Кумач надорванный. Роман о конце перестройки - страница 26
– Быстро закадрил, – проворчал Кондратьев. – Шустряк.
Аспирант и вправду оказался расторопен. Бабёнку, мать девицы, колхозный председатель вскоре услал по какому-то делу в райцентр, и вечером того дня из дома её через полуоткрытое окно различимо доносился мужской голос, девичьи взвизги, хмельной смех. Аспирант на квартире не объявился и утром притопал, непроспавашийся, но благостный, сразу к сельсовету, откуда всех их забирали уходящие в поля машины.
– Молоток пацан. Уважаю, – скукожил губы Федя Клочков, прогульщик и лентяй, едва не исключённый в конце первого курса за “хвосты”.
– А наша Никитична из-за нас ещё на измену подсела, – злорадно ухмыльнулся рыжеволосый Женя Серёгин. – Вот сейчас этот аспирант доярке-то колхозной живот и надует.
Парни взоржали.
Освоившись в колхозе, студенты тоже всякий вечер искали себе забавы. Откалывать шутки первым принялся всё тот же Серёгин, быстро проведавший, в каких именно домах поселились девушки из параллельной группы. Он подбирался к их домам в потёмках, стучал в оконные стёкла, а затем, таясь в темноте, наблюдал, как выставляются наружу настороженные, но заинтригованные девичьи лица. Деревенские улицы вечерами были неосвещены, лишь по голосам или огонькам сигарет можно было распознать на них человека. Серёгин оставался неприметен и тих, лишь беззвучно хохотал в закушенный кулак.

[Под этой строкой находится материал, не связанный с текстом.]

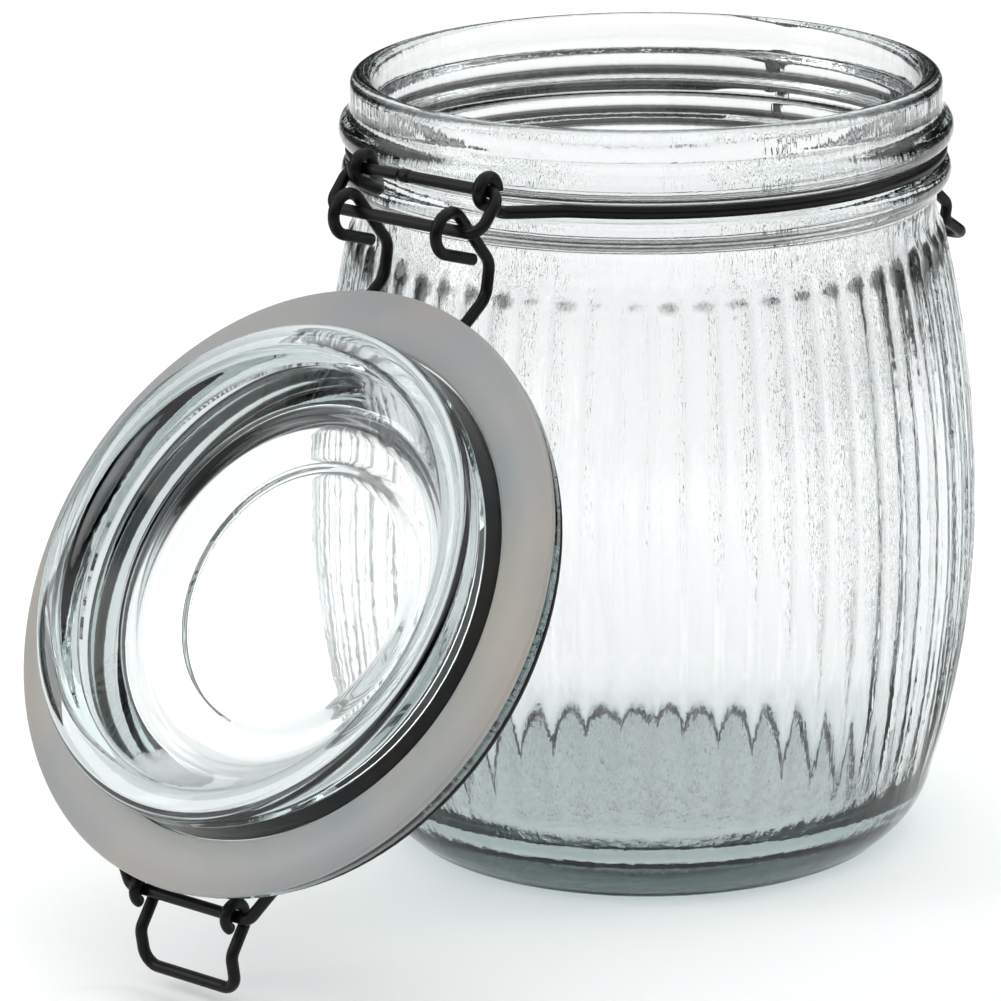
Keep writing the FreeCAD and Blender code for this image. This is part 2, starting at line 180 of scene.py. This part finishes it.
def turned_mesh(name: str, outline: Outline, segments: int, place: Matrix) -> bpy.types.Mesh:
    """Turn an outline round the Z axis into a closed mesh.

    Args:
        name: The mesh's name.
        outline: The outline, which starts and ends on the axis, or is a ring clear of it.
        segments: Steps round the axis.
        place: Where the turned shape goes, in metres.

    Returns:
        A smooth-shaded mesh.
    """
    rings = outline.points()
    on_axis = outline.closed_on_axis
    body = rings[1:-1] if on_axis else rings
    verts: list[Vector] = []
    for radius, height in body:
        for k in range(segments):
            angle = 2 * math.pi * k / segments
            verts.append(Vector((radius * math.cos(angle), radius * math.sin(angle), height)) * MM)
    faces: list[tuple[int, ...]] = []
    count = len(body)
    for ring in range(count if not on_axis else count - 1):
        upper = (ring + 1) % count
        for k in range(segments):
            ahead = (k + 1) % segments
            faces.append(
                (
                    ring * segments + k,
                    ring * segments + ahead,
                    upper * segments + ahead,
                    upper * segments + k,
                )
            )
    if on_axis:
        for end, ring in ((rings[0], 0), (rings[-1], count - 1)):
            pole = len(verts)
            verts.append(Vector((0, 0, end[1])) * MM)
            for k in range(segments):
                pair = (ring * segments + k, ring * segments + (k + 1) % segments)
                faces.append((pole, pair[1], pair[0]) if ring == 0 else (pole, pair[0], pair[1]))
    mesh = bpy.data.meshes.new(name)
    mesh.from_pydata([place @ v for v in verts], [], faces)
    mesh.polygons.foreach_set("use_smooth", [True] * len(mesh.polygons))
    mesh.update()
    return mesh


def shown(name: str, mesh: bpy.types.Mesh) -> bpy.types.Object:
    """Put a mesh in the scene as an object at the origin."""
    piece = bpy.data.objects.new(name, mesh)
    bpy.context.scene.collection.objects.link(piece)
    return piece


def dress(piece: bpy.types.Object, material: bpy.types.Material) -> None:
    """Give a piece one material in all of its slots."""
    if not piece.data.materials:
        piece.data.materials.append(material)
    for index in range(len(piece.data.materials)):
        piece.data.materials[index] = material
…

Спустя пару дней он вместе с Витькой Медведевым, парнем одарённым, но задиристым и лихим, раздобыл где-то длинные крепкие шесты. Распилив их и наскоро вдвоём переделав в две пары ходуль, ночью, уже к полуночи, они подкрались к дому, в котором квартировала отличница-староста. В доме спали, свет всюду был потушен.
– Улеглись. Точно, – Медведев возбуждённо переминался, точно невыезженный конь, подпихнул Серёгина в плечо. – Ну, Ржавый…
Парни накинули на себя тайком прихваченные у квартирных хозяев белые простыни и, запрыгнув на ходули, подковыляли к двум выходящим на улицу окнам – они отчего-то предположили, что староста спит как раз в этой комнате. Оказавшись прямо напротив окон, они зажгли керосиновые лампы и, прикрыв их полами простыней на уровне груди – так, чтобы со стороны казалось, будто высоченные фигуры в белых одеяниях светятся сами собой, изнутри – принялись елозить пальцами по стеклу и надсадно подвывать в два голоса.
Однако вместо бледной, испуганно таращащей глаза отличницы в распахнувшемся окне возник разъярённый хозяин дома.
– Охренели!? – гаркнул он. – Да я сейчас ваши палки вместе с ногами переломаю!
И, высунув ручищу, ухватил Серёгина за укрытый простынёй локоть.
– Поди сюда, шутничок!
Серёгин рванулся, слетел с ходуль. Лампа, вылетев из его рук, задребезжала о стену. Потёки керосина занялись рыжеватым пламенем. Оно, чадя, зазмеилось по деревянной стене вверх, к окну.
– Т-т-твою мать! – зарычал мужик вне себя, перемахивая грузным телом через подоконник.
Сорвав с себя майку, он принялся остервенело хлопать ею по горящей стене.
– Настюха! Воду тащи! Живей! – кричал он кому-то в окно.
Во всполошенном доме всё голосило и металось, хлопали двери, громыхали падающие на пол табуреты и лавки. В соседнем дворе взорвался лаем цепной пёс.
Серёгин и Медведев, сами вусмерть напуганные, неслись по улице прочь, бросив у дома и простыни и ходули. Но пробежав сотню шагов, Медведев вдруг попал ногой в рытвину и свалился ничком.
– Ох, ты… – захрипел он, приподнимаясь на локтях и болезненно запрокидывая голову.